2. The purposes of the Society are:
The purpose of GLOBAL UNDERWATER EXPLORERS - BRITISH COLUMBIA (GUE-BC) ASSOCIATION is to promote diving exploration, education, conservation, awareness
and community outreach in conjunction with Global Underwater Explorers (“GUE”) and its
commitment to safely explore and protect the underwater world and to improve the quality of
education and research in all things aquatic.

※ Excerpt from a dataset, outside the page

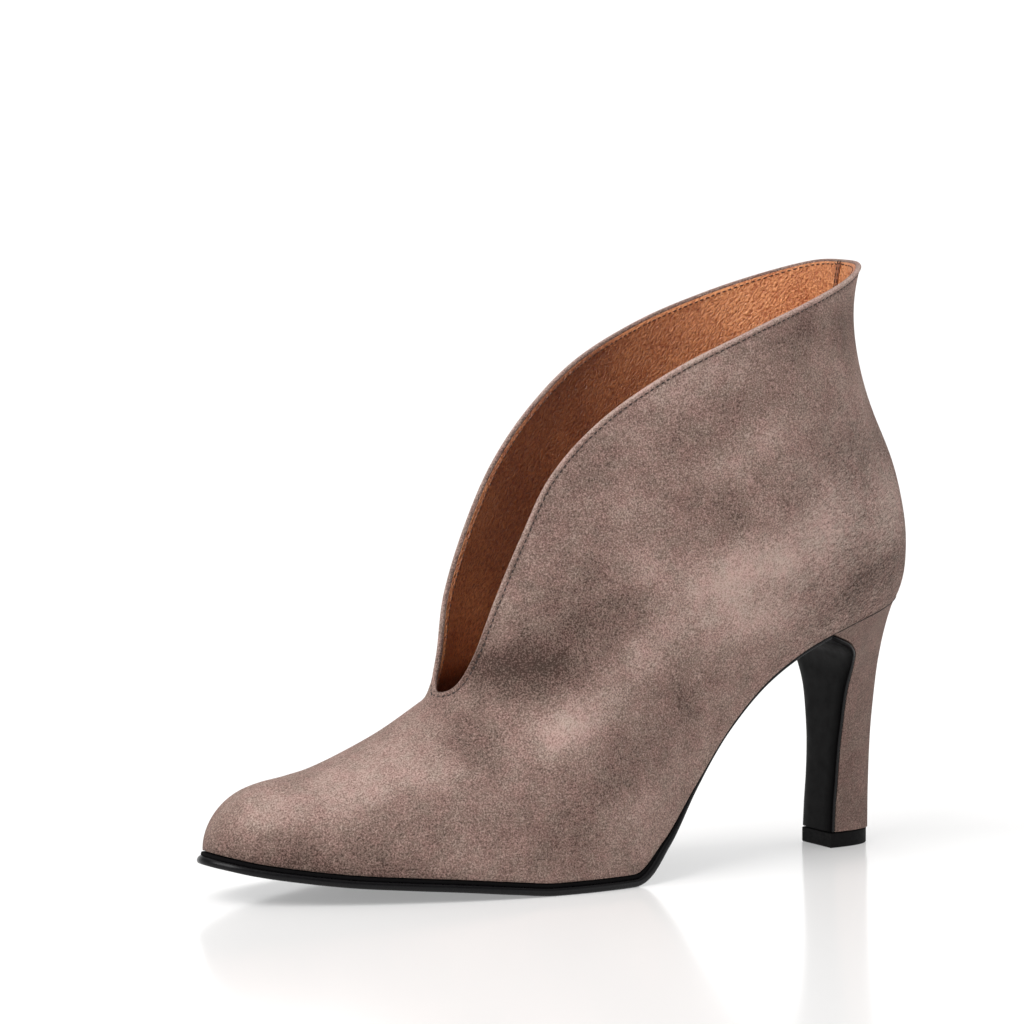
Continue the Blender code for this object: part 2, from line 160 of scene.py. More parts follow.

In keeping with the overall vision of GUE, GLOBAL UNDERWATER EXPLORERS - BRITISH COLUMBIA (GUE-BC) ASSOCIATION mission and mission statement is four-fold and as follows:
(a) To explore the natural and man-made features of British Columbia waters, particularly with a view to raise public consciousness of the existence and need for protection and preservation of our waters and the inhabitants thereof;
(b) To coordinate and facilitate access to high quality diver education, thereby enhancing diver safety and minimizing the impact of divers on the underwater environment(s);
(c) To undertake documentation and other research activities related to those underwater resources, and to make such data publicly available for environmental monitoring, research, and public policy decisions; and
(d) To conduct outreach activities to share the information gathered with the general public and help increase awareness of what exists beneath British Columbia waters.
3. The Society shall be carried on without purpose of gain for its members, and any profits or other accretions to the Society shall be used for promoting its objects.
4. This society is a member-funded society. It is funded primarily by its members to carry on activities for the benefit of its members. On its liquidation or dissolution, this society may distribute its money and other property to its members.